Matthew Fox, professor of classics at Glasgow University, said the bequest would increase the subject’s standing at home and overseas.

“The news about the chair came as a big surprise. I had absolutely no idea it was going to happen. It will greatly enhance the subject’s research strengths and draw attention to classics at Glasgow.”

Prof Fox added: “This has a ‘political’ aspect too, as an endowed chair is rather unusual in this country. It will make us feel more secure and will give us a firm degree of visibility within the university, nationally and internationally.”

The university has six students studying Greek at honours level, including two taking a joint degree in Greek and Latin. Last year, three students graduated in single-honours Greek. Another 21 students are studying it at level 1, some in first year and others as part of other degrees.

Dr Ronald Knox, a former colleague of Prof MacDowell and one of the executors of his will, said: “The decline of the teaching of Greek in schools hit us.
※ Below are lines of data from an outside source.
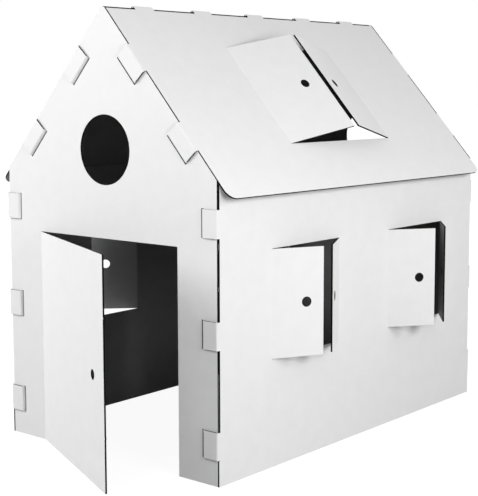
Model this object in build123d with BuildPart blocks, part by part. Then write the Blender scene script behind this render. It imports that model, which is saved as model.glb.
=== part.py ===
from build123d import *
import os
from math import cos, radians, sin, tan

# A child's playhouse of white corrugated board. It is six boards, each die cut
# and folded from one sheet: two gables, two side walls and two roof boards.
# Tabs on the walls and the roof boards fold round the corners and tuck into
# slots. The door, the shutters and the skylight flaps are cut on three sides
# and folded out at a crease.
# Millimetres, +Z up, the ridge over x = 0 and the front gable towards -Y.

# The board
board = 5.0
fit = 0.3                  # between two boards that meet
kerf = 1.0                 # round each flap, on its three cut sides

# The house
house_width = 870.0        # over the side walls' outer faces
house_depth = 1350.0       # over the gables' outer faces
eave_height = 836.0        # roof's outer face, right above the walls' outer faces
roof_pitch = 48.2          # degrees
eave_overhang = 37.0       # past the walls, measured level
eave_corner = 32.0         # radius of the roof boards' lower corners
peak_corner = 12.0         # radius of the gables' peaks
right_roof_start = 12.0    # roof boards' upper edges, down the slope from the apex
left_roof_start = 6.0

# The tabs that fold round a corner and tuck into a slot
tuck_radius = 3.0          # inside the bend into a slot
ridge_radius = 1.0         # inside the bend over the ridge
tab_lift = 1.0             # under a tab, where it lies on the next board
tab_tail = 30.0            # behind the slotted board's outer face
tab_root = 12.0            # where a tab's strip starts in its own board
slot_play_near = 1.0       # beside the tab in its slot, towards its fold
slot_play_far = 4.0
slot_play_end = 1.5

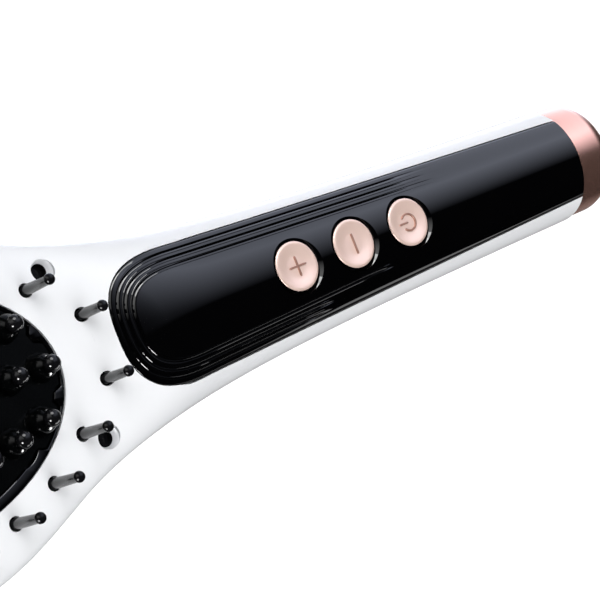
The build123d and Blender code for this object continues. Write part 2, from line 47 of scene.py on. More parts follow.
bodyOf = {node: body for body, nodes in frame["record"]["behaviour"]["bodies"].items() for node in nodes}

# The housing's form, as in the solids, in millimetres
form = {
    "midZ": 15.3, "crestZ": 30.6, "faceZ": 23.6,
    "headCentre": -87.6, "headLength": 57.4, "headWidth": 42.0,
    "handleEnd": 122.4, "endWidth": 15.35, "taper": 0.0157,
    "flare": 9.87, "flareLength": 31.0, "neckStart": -38.0, "blendStart": -62.0,
    "riseStart": -43.0, "riseEnd": -8.0, "sink": 0.4, "arch": 2.5,
    "headPower": 4.0, "handlePower": 2.1, "rimPower": 5.0,
}


def softStep(x, start, end):
    t = np.clip((np.asarray(x, float) - start) / (end - start), 0.0, 1.0)
    return t * t * (3.0 - 2.0 * t)


def headOutline(x):
    u = (x - form["headCentre"]) / form["headLength"]
    return form["headWidth"] * np.sqrt(np.maximum(1e-6, 1.0 - u * u))


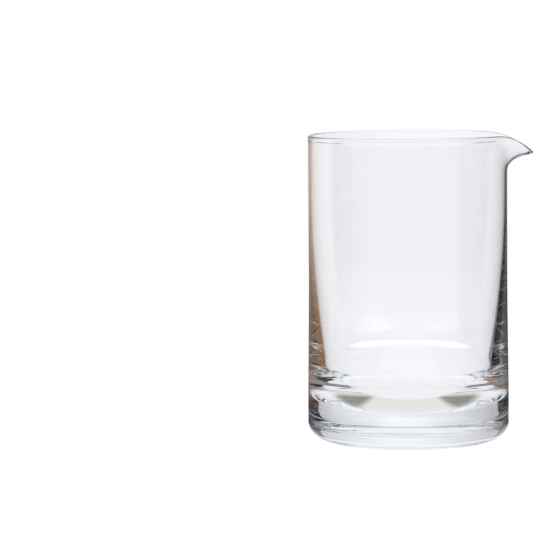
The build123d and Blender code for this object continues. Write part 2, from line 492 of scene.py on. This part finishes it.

If people wanted to study, they had to study it from scratch.

“But it became more popular after the introduction of a classical civilisation honours degree, and as numbers grew there was the realisation that if they wanted to do it in any depth, they had to learn the language.”

A university spokesman said: “Classics teaching remains strong, and no cuts have been made to [its] provision as a result of university restructuring.”

PROFILE

DOUGLAS Maurice MacDowell (1931-2010) was professor of Greek at the University of Glasgow from 1971 to 2001.

Following his appointment, Prof MacDowell transformed the subject by introducing courses in Greek civilisation that did not require a knowledge of the language.

After graduating from Balliol College, Oxford he held various teaching positions, including reader at the University of Manchester.

He was a Fellow of the Royal Society of Edinburgh and a Fellow of the British Academy.